B. Policy Clauses and Provisions

Standard Provisions

You have already learned about life insurance policies and provisions, clauses, and options that apply to most policies. Listed below are standard provisions adopted by this state that must be included in all individual life insurance policies issued or delivered in this state:

  • Grace period – after payment of the first premium, the policyowner is entitled to a grace period of 31 days or of one month after the premium due date to make the payment. This provision does not apply to single premium or paid-up policies.
  • Incontestability – life insurance policies are incontestable after the policy has been in force for a period of 2 years.

In addition, individual life insurance policies may contain a suicide provision that is not less favorable to policyowners than the provision outlined in state statutes. A suicide provision excludes death from suicide (sane or insane) if it occurs within the 2 years from the date of policy issue. The policy may allow a separate suicide period for any increase in specified amount that was requested by the owner and subject to evidence of insurability (no greater than 2 years from the date of any increase). 
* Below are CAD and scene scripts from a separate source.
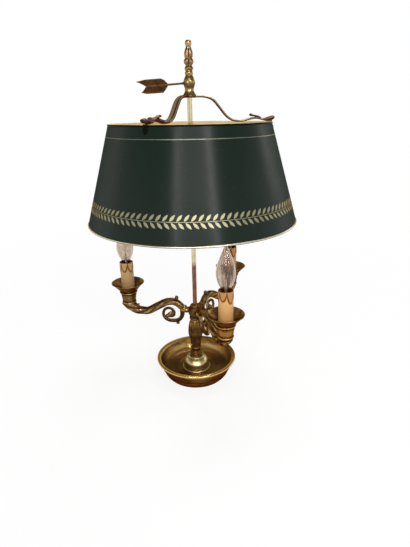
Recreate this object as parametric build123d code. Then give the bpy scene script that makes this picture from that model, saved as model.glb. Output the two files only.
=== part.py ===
from build123d import *
import os
from math import cos, hypot, radians, sin

os.makedirs("parts", exist_ok=True)

# Bouillotte lamp with three electric candles, a painted metal shade that slides on a central rod,
# and an arrow-shaped key that clamps it. Millimetres, +Z up, origin at the middle of the foot on
# the table, -Y toward the viewer. An azimuth is counted from -Y, positive toward +X.

# ---- Base ----
FELT_T = 1.5
FELT_GAP = 0.9             # between the felt's edge and the foot ring
FOOT_R = 57.5              # outer radius of the foot ring at the table
FOOT_CLEARANCE = 0.6       # the brass foot stands this far above the table
FOOT_EDGE_W = 1.6          # width of the foot ring's lower edge
FOOT_WALL = 3.0
FOOT_SPREAD = 8.0          # the foot ring is this much wider where it meets the dish
DISH_FLOOR_Z = 12.5        # top of the dish floor
DISH_FLOOR_R = 58.0
DISH_DEPTH = 25.5
DISH_RIM_R = 77.0
DISH_SHEET = 1.6
DISH_LIP_R = 2.0           # radius of the rolled lip
RIDGE_R = 38.0             # raised ring on the dish floor
RIDGE_H = 0.9
RIDGE_W = 4.4
WEIGHT_BORE_R = 15.0
WEIGHT_WEB_T = 2.6         # the nut clamps this web of the weight against the dish

# ---- Threaded tube that ties base, stem and hub together ----
TUBE_R = 5.0
TUBE_WALL = 1.1
TUBE_PAST_NUT = 0.5
TUBE_BELOW_ROD = 3.0       # free height between the tube's end and the rod's seat
NUT_ACROSS_FLATS = 15.0
NUT_H = 4.0
WASHER_R = 13.0
WASHER_T = 1.2
BORE_CLEARANCE = 0.1       # bores for the tube and the nipples

# ---- Cord inlet in the back of the foot ring ----
INLET_AZIMUTH = 180.0
INLET_Z = 6.4
INLET_BORE_R = 2.9
INLET_BODY_R = 3.9
INLET_HEAD_R = 4.9
INLET_HEAD_T = 1.8
INLET_LENGTH = 8.0

# ---- Stem ----
STEM_FLANGE_R = 28.0
STEM_FLANGE_T = 2.2
DOME_R = 25.0
DOME_TOP_R = 15.4
DOME_H = 27.0
DOME_SEAT_DEPTH = 1.6      # the column stands in a shallow seat in the dome's top
COLUMN_FOOT_R = 12.0
COLUMN_FOOT_H = 1.5        # straight edge of the column's foot above the dome
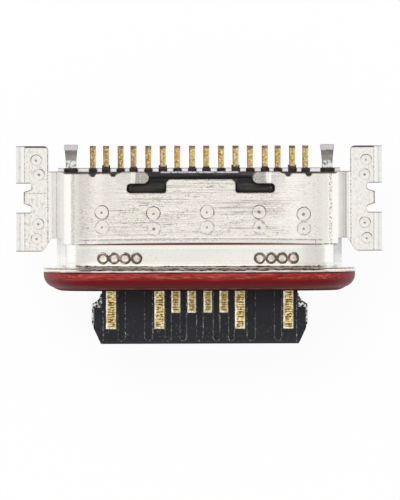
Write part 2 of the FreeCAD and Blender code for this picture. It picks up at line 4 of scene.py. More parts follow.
import bpy
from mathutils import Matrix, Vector


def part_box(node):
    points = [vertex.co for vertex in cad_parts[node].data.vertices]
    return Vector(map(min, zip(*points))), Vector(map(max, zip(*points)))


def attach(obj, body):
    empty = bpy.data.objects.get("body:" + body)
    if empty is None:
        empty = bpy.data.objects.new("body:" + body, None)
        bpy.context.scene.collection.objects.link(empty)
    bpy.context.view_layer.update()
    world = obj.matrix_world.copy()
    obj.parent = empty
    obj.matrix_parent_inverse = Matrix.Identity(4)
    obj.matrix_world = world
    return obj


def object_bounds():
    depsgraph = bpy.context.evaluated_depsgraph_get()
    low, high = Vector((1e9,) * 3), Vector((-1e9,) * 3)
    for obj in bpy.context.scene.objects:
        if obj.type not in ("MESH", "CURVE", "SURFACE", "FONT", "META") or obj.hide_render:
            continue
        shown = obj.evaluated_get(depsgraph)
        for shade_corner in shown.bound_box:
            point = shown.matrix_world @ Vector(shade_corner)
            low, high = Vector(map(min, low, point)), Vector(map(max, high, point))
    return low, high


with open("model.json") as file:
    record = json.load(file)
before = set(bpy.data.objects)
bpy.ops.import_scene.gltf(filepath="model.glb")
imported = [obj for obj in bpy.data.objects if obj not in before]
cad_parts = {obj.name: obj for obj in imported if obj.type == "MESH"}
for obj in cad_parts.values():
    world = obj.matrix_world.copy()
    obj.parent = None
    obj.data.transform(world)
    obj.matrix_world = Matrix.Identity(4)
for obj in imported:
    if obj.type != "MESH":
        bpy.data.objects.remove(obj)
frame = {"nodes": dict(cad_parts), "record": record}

CAD_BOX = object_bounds()

# Scene units are metres, and the sizes in this script are in millimetres
MM = 0.001

# The photograph looks down, leaning a little. A pixel of it is PIXEL millimetres wide, the origin of
# the object falls on MOUTH_PX, and the middle of the picture is CENTRE_PX
PIXEL = 1 / 32.2
VIEW_HEIGHT_PX = 500
MOUTH_PX = (199.3, 290.45)
CENTRE_PX = (200.0, 250.0)
CAMERA_HEIGHT = 150.0
CAMERA_CLIP = (10.0, 1000.0)
LEAN_LEFT = math.radians(1.6)
LEAN_BACK = math.radians(0.65)
ROLL = math.radians(-0.15)
SENSOR = 36.0

# Brightness of the surround, by height from level to straight up, and the lamp and the floor
SKY_LEVELS = ((0.0, 1.02), (0.17, 1.02), (0.24, 0.87), (0.55, 0.80), (0.80, 0.86), (1.0, 0.93))
LAMP_PLACE = (-55.0, 75.0, 130.0)
LAMP_SIZE = 90.0
LAMP_WATTS = 0.075
FLOOR_HEIGHT = CAD_BOX[0].z / MM
FLOOR_HALF = 600.0
FLOOR_GREY = 0.88
FLOOR_GLOW = 0.93

# Heights of the sheets that the weld marks lie on. The mouth is an obround, and it is straight as
# far as SPINE to either side
COVER_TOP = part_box("top_cover")[1].z / MM
SLEEVE_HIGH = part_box("inner_sleeve")[1]
SPINE = (SLEEVE_HIGH.x - SLEEVE_HIGH.z) / MM
COLLAR_WALL = 0.14
COLLAR_TOP = SLEEVE_HIGH.z / MM + COLLAR_WALL
EAR_TOP = 0.16

# Weld marks: X and Y of each centre, and their radius
COVER_WELDS = (
    (-3.045, 2.425), (-1.46, 2.39), (0.19, 2.43), (1.79, 2.425), (3.165, 2.36),
    (-3.035, 1.97), (-1.44, 1.92), (0.19, 1.96), (1.805, 1.96), (3.165, 1.915),
)
EAR_WELDS = (
    (-5.06, 4.045), (-4.975, 3.60), (-4.995, 2.065), (-5.055, 1.605),
    (5.18, 4.04), (5.135, 3.585), (5.14, 2.095), (5.20, 1.61),
)
RING_WELDS = [(x, 1.01) for x in (-3.01, -2.67, -2.33, -1.98, 1.81, 2.165, 2.505, 2.84)]
COVER_WELD_RADIUS = 0.225
EAR_WELD_RADIUS = 0.18
RING_WELD_RADIUS = 0.192

# Profiles of the marks: share of the radius, and height over the sheet. The wobble makes the marks
# not quite round
SPOT_PROFILE = ((0.1, 0.002), (0.3, 0.002), (0.5, 0.002), (0.7, 0.002), (0.9, 0.002), (1.0, 0.0005))
RING_PROFILE = ((0.10, 0.003), (0.46, 0.003), (0.62, 0.010), (0.80, 0.013), (0.94, 0.006), (1.0, -0.005))
WELD_SIDES = 40
WELD_WOBBLE = 0.02
WELD_LOBES = 3

# On a square edge the soft normal leans 45 degrees, and EDGE_GAIN then gives about one
EDGE_GAIN = 3.4
EDGE_SAMPLES = 6
HOLLOW_SAMPLES = 8

# Of the places below, a pair holds the two ends of a band or of a gradual change. Looks that differ
# between left and right change over in the middle
LEFT_TO_RIGHT = (-1.0, 1.0)

# Softness of the edges of fine lines, and the colour of the painted shade along cut edges
FINE = 0.008
CUT_EDGE_SHADE = (0.075, 0.045, 0.035)

# Front edge of the cover, with the pressed strip along it, which carries bands of painted shade and
# painted highlight
COVER_FRONT = 1.42
COVER_BOW = 0.04
COIN_HALF = 3.55
STRIP_END = (3.52, 3.55)
STRIP_DEPTH = (0.04, 0.17)
STRIP_REAR = (0.19, 0.24)
FRONT_SIDE = (3.70, 3.78)
FRONT_CORNER = (3.72, 4.38)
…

Unintentional Policy Lapse

To prevent unintentional policy lapse based on nonpayment of premium, insurers are required to notify applicants of their right to designate a third party to receive notice of cancellation. An applicant may designate a third party at the time of the application or at any time the policy is in place by submitting a written notice to the insurer that includes the name and address of the third-party designee.

In the event of nonpayment of premium, notice of cancellation must be sent to both the policyholder and the third-party designee. Appointing a third party does not constitute acceptance of liability on the part of the third party or insurer for services provided to the policyowner.